This instrument will count how many common everyday glass marbles go by its so-called gate. We are doing this just to do it! Someone might just have a use for this, or a modified version of this, but our purpose here is to understand the detection, amplification, and the counting of small seemingly random signals coming in helter skelter.
In this experiment, things start to get complicated and we have to use our wits to figure out how we can solve the problems. So, in a way, this is an exposure to the real world.
4. THE DUAL THERMOMETER: TWO ANALOG SIGNALS CONVERTED TO DIGITAL AND DISPLAYED
Dr. Thermo is in the process of undertaking a large research project to check the energy transfer across a large number of coils to be used in the air-conditioning industry. He has indicated that he needs to know how the temperature of the air and the temperature of the cooling brine changes as the heat exchange takes place. Design an instrument to display the inlet temperature and the outlet temperature for both fluids.
The instrument is an electronic thermometer that reads two temperatures simultaneously. This is an instrument you can use every day in your day-to-day monitoring of the systems around you. Each sensor costs about $3. This exercise is about reading analog signals, converting them to digital format, and then interpreting them for display on a two-line liquid crystal display. With this instrument you can determine the energy flow in most systems if you know the rate of flow and the mass properties of what is going by.
This project contains the basic techniques you will need to master to process analog signals as opposed to digital signals.

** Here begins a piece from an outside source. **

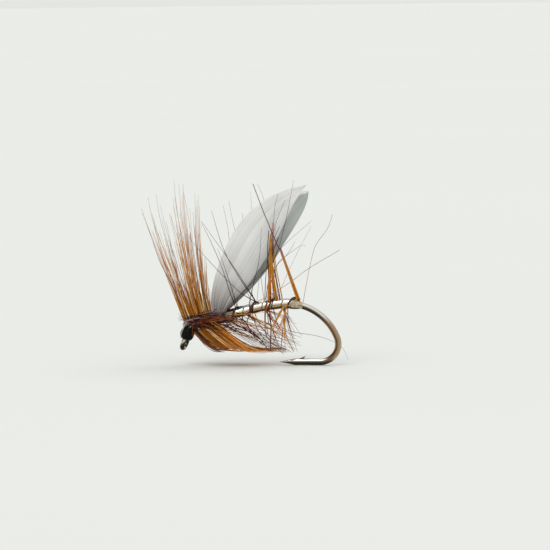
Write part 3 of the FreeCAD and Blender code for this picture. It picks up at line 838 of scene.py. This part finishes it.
for number in range(1, PALMER_WHOLE + 1):
    skin = Skin()
    rng = random.Random(40 + number)
    low = PALMER_WHOLE - number
    high = min(low + 1, PALMER_TURNS)
    for i in range(round(BARBS_PER_TURN * (high - low))):
        turns = rng.uniform(low, high)
        root, distance, angle = palmer_at(turns, 0.05)
        frame_at = wire(distance)[1:]
        angle = angle % 360 + rng.uniform(-8, 8)
        if UNDER[0] < angle < UNDER[1]:
            laid = min(SWEEP_GAIN * turns / PALMER_TURNS, SWEEP_LIMIT)
            grow(
                skin, rng, root, frame_at, angle, rng.uniform(-24, -4) + laid, rng.uniform(3.8, 5.6),
                dark_colours(rng) if i % 2 else ginger_colours(rng), rng.uniform(0, 9),
                floor=REST_Z - 0.12, sizes=(0.042, 0.058), sway=0.01,
            )
        elif angle > UPPER_RIGHT and i % 5 == 0:
            grow(
                skin, rng, root, frame_at, angle, rng.uniform(-32, 22), rng.uniform(5.0, 9.0),
                dark_colours(rng), rng.uniform(-10, 10), sizes=(0.016, 0.024), sway=0.07,
            )
    for style, *points in TURN_LINES[number]:
        placed(skin, rng, style, points)
    skin.make(f"palmer_hackle_turn_{number}", BROWN_HAIR, "brown_hackle", f"palmer_barbs_turn_{number}")


# ---- wings

CAMBER_R = 6.945  # of the bow across a slip
WING_ROOT_Y = 0.275
WING_FLARE = 4.0  # degrees out from the fly's middle
WING_DEPTH = 0.024  # half a barb's thickness
FRAYED_BARBS = 46


class Wing:
    """A feather slip whose outline is given in the XZ plane, on a bowed surface that leans out."""

    def __init__(self, side, front, rear):
        self.side = side
        self.front, self.rear = np.array(front), np.array(rear)
        self.root = (self.front[0] + self.rear[0]) / 2
        self.axis = unit(self.front[-1] - self.root)

    def lift(self, x, z):
        """How far out the surface is at a place in the outline."""
        along = (x - self.root[0]) * self.axis[0] + (z - self.root[1]) * self.axis[1]
        across = (z - self.root[1]) * self.axis[0] - (x - self.root[0]) * self.axis[1]
        bow = np.sqrt(CAMBER_R**2 - np.clip(across, -5, 5) ** 2) - CAMBER_R
        return self.side * (WING_ROOT_Y + bow + math.tan(math.radians(WING_FLARE)) * along)

    def line(self, across, count, reach=1.0):
        """One barb's line, across from the front edge (0) to the rear edge (1)."""
        front, rear = (curve([(x, z, 0.0) for x, z in edge], count) for edge in (self.front, self.rear))
        rows = mix(front, rear, across)
        keep = np.linspace(0, reach * (count - 1), count)
        x = np.interp(keep, np.arange(count), rows[:, 0])
        z = np.interp(keep, np.arange(count), rows[:, 1])
        return np.stack([x, self.lift(x, z), z], 1)

    def skin(self, seed, barbs, base, top, shade_low):
        """The slip's barbs side by side, each as wide as the gap to the next, and some frayed ones."""
        rng = random.Random(seed)
        skin = Skin()
        count = 44
        tones = [rng.uniform(0.90, 1.04) for _ in range(barbs // 3 + 2)]
        streaks = np.interp(np.arange(barbs), np.arange(len(tones)) * 3, tones)
        for i in range(barbs):
            across = (i + 0.5) / barbs
            reach = 1.0 - 0.05 * rng.random() ** 2 - 0.06 * (1 - across) ** 2 * rng.random()
            points = self.line(across, count, reach)
            wide = self.line(across + 1 / barbs, count, reach) - points
            gap = np.linalg.norm(wide, axis=1)
            share = np.linspace(0, 1, count)
            half = np.maximum(gap * 0.56, 0.012) * np.clip((1.02 - share) * 9, 0.12, 1.0)
            half = np.minimum(half, 0.06)
            wave = 0.012 * np.sin(share * rng.uniform(6, 14) + rng.uniform(0, 6))
            points[:, 1] += self.side * wave * share
            tone = streaks[i] * rng.uniform(0.96, 1.03)
            # painted shade: the rear part of each slip darkened, most about a third of the way up
            painted_rear_shade = 0.24 * np.clip((across - 0.55) * 2.4, 0, 1) * np.exp(-(((share - 0.38) / 0.20) ** 2))
            tone = tone * (1 - painted_rear_shade[:, None])
            # painted shade at the foot, darker towards the root from shade_low, and painted light towards
            # the tip from the top colour, standing for light through the thin slip
            foot = mix(shade_low, base, rng.random() ** 2 * 0.8)
            tints = mix(foot, base, np.clip(share * 4.5 - 0.15, 0, 1)[:, None])
            tints = mix(tints, top, (share**2)[:, None]) * tone
            points[:, 1] += self.side * rng.uniform(-0.018, 0.018)
            skin.strand(points, half, tints, sides=6, wide=wide, depths=WING_DEPTH)
        for _ in range(FRAYED_BARBS):
            self.fray(skin, rng, top)
        return skin

    def fray(self, skin, rng, colour):
        """A loose barb that leaves the front edge or the tip and ends just outside it."""
        count = 16
        full = self.line(rng.uniform(0.0, 0.05), 60)
        start = rng.randint(20, 44)
        stop = min(start + rng.randint(8, 18), len(full) - 1)
        points = curve(full[start:stop + 1], count)
        out = unit(np.cross(np.gradient(points, axis=0), SIDEWAYS))
        out = out * np.sign(out[:, 2:3] - out[:, 0:1])
        away = np.linspace(0, 1, count)[:, None] ** 1.6 * rng.uniform(0.03, 0.16)
        points = points + out * away + SIDEWAYS * self.side * away * rng.uniform(-0.5, 0.5)
        skin.strand(points, taper(0.018, 0.006, count), colour * rng.uniform(0.85, 1.05))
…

5. AN ELECTRONIC ARTIFICIAL HORIZON: SOPHISTICATED INSTRUMENTS MADE EASY WITH MICROCONTROLLERS
Parallax sells a very interesting gravity sensor that indicates the change in gravity in both the X and Y directions as well as the ambient temperature at the instrument as three frequencies. (We will not use the temperature sensor part in our experiments.) The sensor can sense up to 2 Gs of acceleration with a surprisingly good resolution of 0.001 G (a milli-G). We will use this device to create a two-axis table that stays horizontal while the surface it is mounted on is turned every which way (within about 20 degrees) relative to the horizon.
The accelerometer we will be using is the Memsic 2125. The Parallax company delivers it already mounted on a tiny board with pins at 0.1 inches on center. It plugs directly into an experimental breadboard with standard 0.1 inch on-center holes. There are only six pins, and two of them are at ground! Three other lines provide the three frequencies we are interested in, while the sixth pin is the power pin. How simple can this get?!

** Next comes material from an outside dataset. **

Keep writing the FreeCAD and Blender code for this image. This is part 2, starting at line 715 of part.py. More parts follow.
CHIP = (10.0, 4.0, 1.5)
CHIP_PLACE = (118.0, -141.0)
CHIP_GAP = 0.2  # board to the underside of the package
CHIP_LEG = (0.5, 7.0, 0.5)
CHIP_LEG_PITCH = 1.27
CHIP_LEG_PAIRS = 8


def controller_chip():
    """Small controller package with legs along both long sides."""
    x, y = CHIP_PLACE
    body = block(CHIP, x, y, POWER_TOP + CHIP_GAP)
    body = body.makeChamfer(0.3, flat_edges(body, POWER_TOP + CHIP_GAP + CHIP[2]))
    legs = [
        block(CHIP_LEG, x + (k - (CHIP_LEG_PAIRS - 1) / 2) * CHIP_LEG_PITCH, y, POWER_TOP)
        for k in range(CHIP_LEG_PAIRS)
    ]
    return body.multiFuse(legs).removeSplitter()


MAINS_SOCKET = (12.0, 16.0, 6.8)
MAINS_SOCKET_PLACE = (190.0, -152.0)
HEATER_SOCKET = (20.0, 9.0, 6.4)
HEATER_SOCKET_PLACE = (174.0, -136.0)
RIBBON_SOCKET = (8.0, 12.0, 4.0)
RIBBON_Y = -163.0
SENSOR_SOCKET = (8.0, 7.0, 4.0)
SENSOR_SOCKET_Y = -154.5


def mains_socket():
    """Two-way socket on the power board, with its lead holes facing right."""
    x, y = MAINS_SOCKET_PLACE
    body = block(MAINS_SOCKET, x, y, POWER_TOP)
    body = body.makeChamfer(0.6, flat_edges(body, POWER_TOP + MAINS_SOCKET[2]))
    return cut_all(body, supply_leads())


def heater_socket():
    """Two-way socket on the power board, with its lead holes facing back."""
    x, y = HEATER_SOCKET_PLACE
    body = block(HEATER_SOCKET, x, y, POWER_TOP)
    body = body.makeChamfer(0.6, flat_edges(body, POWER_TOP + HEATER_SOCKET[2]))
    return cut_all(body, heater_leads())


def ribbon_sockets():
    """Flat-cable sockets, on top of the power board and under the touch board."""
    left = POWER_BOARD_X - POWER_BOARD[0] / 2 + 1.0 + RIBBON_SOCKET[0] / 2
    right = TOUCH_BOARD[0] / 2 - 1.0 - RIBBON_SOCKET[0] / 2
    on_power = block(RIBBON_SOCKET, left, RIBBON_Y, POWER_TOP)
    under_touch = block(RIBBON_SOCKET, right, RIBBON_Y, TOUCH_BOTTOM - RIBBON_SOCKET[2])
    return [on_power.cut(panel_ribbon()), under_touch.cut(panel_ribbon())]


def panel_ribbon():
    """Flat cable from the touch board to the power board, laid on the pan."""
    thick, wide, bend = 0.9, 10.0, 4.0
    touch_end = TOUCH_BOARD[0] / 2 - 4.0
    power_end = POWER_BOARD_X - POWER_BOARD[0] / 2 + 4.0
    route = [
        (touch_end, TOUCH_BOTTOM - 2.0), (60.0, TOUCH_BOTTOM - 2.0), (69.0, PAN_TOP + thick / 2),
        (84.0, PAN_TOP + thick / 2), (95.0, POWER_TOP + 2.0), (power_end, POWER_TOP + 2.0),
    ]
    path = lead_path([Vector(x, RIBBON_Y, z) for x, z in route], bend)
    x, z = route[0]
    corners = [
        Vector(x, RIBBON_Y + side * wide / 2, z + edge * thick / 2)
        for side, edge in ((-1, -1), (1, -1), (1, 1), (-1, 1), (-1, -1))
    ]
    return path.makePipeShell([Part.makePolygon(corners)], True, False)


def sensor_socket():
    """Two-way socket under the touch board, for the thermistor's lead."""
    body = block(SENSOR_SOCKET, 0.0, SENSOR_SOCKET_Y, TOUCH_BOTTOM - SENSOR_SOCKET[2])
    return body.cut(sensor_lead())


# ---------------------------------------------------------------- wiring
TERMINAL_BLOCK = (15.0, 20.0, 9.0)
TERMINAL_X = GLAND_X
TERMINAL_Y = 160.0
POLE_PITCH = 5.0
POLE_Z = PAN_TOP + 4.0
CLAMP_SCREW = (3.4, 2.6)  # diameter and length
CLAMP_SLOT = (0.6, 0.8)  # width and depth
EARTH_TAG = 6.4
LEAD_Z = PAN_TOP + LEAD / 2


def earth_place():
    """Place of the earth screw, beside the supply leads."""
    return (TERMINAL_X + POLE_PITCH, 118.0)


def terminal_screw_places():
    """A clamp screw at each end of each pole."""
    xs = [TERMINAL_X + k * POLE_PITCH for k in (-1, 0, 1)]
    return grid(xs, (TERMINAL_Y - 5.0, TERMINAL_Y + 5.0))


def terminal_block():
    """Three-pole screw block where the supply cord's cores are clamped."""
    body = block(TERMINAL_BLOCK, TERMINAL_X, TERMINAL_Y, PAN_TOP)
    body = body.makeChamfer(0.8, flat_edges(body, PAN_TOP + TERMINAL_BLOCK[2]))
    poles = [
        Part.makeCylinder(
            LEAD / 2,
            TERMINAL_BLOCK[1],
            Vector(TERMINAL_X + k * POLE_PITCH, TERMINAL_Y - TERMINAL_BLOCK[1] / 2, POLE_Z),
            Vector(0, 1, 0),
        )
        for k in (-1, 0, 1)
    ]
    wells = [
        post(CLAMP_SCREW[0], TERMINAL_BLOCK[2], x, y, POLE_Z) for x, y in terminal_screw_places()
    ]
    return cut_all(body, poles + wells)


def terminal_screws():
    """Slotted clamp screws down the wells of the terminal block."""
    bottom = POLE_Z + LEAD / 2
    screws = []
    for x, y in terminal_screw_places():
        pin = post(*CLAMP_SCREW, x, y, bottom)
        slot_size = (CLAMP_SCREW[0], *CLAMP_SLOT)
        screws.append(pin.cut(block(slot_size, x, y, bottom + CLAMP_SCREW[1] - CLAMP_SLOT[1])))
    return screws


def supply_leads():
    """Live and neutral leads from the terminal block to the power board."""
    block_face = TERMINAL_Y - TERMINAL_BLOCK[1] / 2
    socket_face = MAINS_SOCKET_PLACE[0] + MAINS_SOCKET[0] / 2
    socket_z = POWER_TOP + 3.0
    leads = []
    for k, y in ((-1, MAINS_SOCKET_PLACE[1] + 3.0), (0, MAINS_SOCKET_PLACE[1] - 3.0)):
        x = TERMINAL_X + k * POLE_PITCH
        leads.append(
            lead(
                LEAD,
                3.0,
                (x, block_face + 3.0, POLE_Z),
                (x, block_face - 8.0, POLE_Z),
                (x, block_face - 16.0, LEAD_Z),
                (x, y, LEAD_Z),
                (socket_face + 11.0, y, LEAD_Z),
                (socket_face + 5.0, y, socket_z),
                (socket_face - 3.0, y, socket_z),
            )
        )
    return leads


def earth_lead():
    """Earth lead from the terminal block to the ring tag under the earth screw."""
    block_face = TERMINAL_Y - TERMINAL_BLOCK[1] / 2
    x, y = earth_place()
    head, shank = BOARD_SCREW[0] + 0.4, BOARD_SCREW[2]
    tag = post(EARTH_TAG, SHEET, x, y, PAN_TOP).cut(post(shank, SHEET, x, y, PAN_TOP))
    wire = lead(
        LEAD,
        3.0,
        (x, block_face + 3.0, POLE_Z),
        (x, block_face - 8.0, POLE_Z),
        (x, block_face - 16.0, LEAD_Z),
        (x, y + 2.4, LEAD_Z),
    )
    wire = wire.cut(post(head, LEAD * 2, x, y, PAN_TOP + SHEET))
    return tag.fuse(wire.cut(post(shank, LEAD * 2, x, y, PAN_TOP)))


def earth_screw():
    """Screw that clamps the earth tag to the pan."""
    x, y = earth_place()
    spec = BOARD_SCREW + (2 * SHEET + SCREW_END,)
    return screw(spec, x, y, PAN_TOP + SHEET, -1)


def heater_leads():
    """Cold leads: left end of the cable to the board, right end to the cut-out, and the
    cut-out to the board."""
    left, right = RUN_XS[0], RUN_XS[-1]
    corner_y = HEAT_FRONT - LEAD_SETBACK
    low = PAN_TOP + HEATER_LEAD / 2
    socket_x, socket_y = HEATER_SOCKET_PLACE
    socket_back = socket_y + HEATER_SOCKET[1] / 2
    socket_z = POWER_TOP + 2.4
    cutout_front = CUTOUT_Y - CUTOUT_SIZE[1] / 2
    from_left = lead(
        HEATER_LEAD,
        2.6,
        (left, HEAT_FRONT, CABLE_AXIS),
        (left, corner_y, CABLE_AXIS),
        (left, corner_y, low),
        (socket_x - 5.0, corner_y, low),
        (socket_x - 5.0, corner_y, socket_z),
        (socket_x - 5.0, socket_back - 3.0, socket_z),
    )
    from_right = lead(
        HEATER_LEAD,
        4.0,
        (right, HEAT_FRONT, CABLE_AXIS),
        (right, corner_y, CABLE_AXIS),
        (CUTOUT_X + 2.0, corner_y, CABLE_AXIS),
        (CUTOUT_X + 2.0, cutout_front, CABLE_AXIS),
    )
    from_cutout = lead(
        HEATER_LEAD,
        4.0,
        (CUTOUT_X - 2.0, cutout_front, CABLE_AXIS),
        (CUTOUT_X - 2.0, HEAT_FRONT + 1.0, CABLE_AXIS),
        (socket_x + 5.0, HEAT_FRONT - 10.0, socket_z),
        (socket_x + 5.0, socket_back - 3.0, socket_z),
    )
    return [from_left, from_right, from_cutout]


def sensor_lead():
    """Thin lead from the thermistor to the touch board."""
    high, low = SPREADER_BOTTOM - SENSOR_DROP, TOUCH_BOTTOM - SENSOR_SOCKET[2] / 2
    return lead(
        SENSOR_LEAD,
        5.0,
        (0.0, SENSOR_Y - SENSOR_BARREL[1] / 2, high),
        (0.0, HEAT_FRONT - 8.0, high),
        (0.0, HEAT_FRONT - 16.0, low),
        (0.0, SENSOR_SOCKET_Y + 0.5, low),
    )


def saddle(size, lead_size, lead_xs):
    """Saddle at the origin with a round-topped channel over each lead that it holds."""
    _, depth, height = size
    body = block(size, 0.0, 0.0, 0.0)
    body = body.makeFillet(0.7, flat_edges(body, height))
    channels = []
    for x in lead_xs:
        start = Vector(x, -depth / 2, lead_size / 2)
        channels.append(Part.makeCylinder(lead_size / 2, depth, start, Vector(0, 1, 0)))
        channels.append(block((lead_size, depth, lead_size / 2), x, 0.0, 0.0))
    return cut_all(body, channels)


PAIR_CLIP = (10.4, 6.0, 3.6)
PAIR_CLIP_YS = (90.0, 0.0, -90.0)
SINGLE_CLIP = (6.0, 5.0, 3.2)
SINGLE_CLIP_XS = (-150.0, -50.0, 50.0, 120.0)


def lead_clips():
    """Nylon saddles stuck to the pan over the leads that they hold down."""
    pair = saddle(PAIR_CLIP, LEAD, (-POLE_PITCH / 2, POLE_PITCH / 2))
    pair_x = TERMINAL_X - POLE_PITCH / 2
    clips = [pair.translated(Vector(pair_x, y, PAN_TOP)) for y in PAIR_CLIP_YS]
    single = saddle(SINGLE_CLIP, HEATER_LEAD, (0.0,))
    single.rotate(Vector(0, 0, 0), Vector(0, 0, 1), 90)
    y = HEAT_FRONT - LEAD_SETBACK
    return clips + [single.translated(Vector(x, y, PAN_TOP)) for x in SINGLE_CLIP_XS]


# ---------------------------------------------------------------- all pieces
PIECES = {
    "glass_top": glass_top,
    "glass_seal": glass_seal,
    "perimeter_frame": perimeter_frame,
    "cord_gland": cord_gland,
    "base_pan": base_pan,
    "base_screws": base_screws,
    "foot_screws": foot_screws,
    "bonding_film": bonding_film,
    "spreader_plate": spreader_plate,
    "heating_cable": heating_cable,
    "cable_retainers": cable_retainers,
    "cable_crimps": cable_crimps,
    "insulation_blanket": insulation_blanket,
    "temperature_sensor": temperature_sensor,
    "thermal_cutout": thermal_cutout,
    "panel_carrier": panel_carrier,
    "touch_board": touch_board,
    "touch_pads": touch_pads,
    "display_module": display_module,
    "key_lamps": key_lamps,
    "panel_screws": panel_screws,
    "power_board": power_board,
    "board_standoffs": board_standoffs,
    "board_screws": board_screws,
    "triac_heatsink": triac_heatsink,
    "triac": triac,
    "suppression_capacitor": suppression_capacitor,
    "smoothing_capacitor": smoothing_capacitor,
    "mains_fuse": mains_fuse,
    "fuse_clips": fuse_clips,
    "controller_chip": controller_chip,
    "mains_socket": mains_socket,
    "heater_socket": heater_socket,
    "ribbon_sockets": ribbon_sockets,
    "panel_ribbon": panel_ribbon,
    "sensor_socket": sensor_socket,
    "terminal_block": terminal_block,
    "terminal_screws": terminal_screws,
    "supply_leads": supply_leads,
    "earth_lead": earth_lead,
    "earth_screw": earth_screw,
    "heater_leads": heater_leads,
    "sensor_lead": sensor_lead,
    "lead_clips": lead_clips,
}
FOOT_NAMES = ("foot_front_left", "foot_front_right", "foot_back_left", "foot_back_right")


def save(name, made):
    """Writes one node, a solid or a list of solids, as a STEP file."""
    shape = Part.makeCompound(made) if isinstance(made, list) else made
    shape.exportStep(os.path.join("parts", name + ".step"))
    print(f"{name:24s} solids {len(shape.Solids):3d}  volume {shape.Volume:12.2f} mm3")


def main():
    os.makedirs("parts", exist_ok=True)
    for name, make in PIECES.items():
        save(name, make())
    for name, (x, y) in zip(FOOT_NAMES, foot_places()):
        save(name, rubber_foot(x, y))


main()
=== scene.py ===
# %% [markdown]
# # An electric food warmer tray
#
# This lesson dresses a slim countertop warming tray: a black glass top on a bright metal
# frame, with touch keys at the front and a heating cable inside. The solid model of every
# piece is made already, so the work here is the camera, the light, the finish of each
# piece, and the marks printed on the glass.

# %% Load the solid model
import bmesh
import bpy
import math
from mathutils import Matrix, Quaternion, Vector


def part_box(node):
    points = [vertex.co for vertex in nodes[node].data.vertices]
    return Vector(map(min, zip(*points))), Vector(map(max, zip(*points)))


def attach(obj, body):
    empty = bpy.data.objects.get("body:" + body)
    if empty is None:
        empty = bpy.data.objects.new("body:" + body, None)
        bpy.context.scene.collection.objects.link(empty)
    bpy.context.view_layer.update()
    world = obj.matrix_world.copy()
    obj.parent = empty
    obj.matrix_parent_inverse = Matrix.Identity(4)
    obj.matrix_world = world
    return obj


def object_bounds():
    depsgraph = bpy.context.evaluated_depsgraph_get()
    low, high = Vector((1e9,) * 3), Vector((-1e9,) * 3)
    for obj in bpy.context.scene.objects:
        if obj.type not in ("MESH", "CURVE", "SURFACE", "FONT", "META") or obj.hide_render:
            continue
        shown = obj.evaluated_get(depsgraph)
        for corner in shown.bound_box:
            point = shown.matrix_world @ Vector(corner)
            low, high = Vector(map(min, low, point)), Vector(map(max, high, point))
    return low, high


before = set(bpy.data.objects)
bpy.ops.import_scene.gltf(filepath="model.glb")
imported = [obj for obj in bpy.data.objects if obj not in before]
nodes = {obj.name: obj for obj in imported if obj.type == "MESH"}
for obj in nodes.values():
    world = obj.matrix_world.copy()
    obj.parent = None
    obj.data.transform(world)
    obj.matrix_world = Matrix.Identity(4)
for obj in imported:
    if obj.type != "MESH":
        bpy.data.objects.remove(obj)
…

The signals from this sensor are in the form of frequencies that vary with the tilt of the sensor in the X and Y direction (and the ambient temperature). The sensor is most sensitive near horizontal, and least sensitive when the sensor axis is held vertical. We can take the frequencies received and process them so they give us the signals we need to control a couple of hobby R/C servos. The linkages between the servo and table are to be arranged to keep the table approximately level. The final correction can be provided in software with a lookup table but that may not be necessary depending on how we design the software!
6. THE TOUCH SCREEN
The touch screen teaches us how to scan a number of signals to decide what needs to be done under circumstances controlled by the signals. Useful touch panels can be created to simulate the operation of control panels for electronic devices with minimal expense. In this exercise, we create a touch panel that controls the blinking rate of two LEDs and displays the conditions at the panel on the LCD.
Simple touch panels can be placed in front of simple graphics to create the inputs we need to control the instrument and controller we are building.
7. THE FINISHED CONTROLLER
In this project, we convert the two-temperature thermometer into an adjustable thermostat with an external inhibit capability to demonstrate our ability to create a controller/instrument.
Now that we have a working two-thermometer sensor, we add communications to it and create a system that logs the conditions inside a solar collector, to a PC, automatically every minute (or another time interval) for a year.
A large portion of the tutorial is devoted to each one of the preceding devices, and building instructions as well as a discussion of the theory and the programming techniques used are included in each chapter.
In the following exercises, we will rely as much as we can, on the capabilities of the PIC and try to do the projects with as few external components as possible to keep our costs down and to increase our knowledge of using the PIC to do whatever it is capable of doing. For example, in the first project, the tachometer, we could easily have used ICs that convert BCD (binary coded decimal) data to what is needed by the seven-segment displays to display a number, but we did it without the ICs to learn how this can be done with the PIC alone.
On the software end, we will use as few of the instructions from PROBASIC as possible to keep the emphasis on the design of the instruments as opposed to mastering the tricks and techniques possible with the extensive software language.
The emphasis is on the PIC and what is inside it.
STOP! STOP! STOP! STOP! STOP!
ONCE IN A LIFETIME CHANCE
TO EXERCISE YOUR WITS!
You now have a rare opportunity to exercise your creative thinking!
Now that you know what we will be building, you can substantially increase what you will get from these exercises by not reading the following pages for a couple of days and spending time thinking seriously about how you would use the resources available to you to design the instruments described in this chapter.
Make drawings and sketches of what you would do in your shop log. Later, it will be instructive to compare what you envisioned with how I have described the instruments. Hopefully, what you come up with (in at least some cases) will be more inspired than the simplified methods and techniques offered in this tutorial.
Good luck.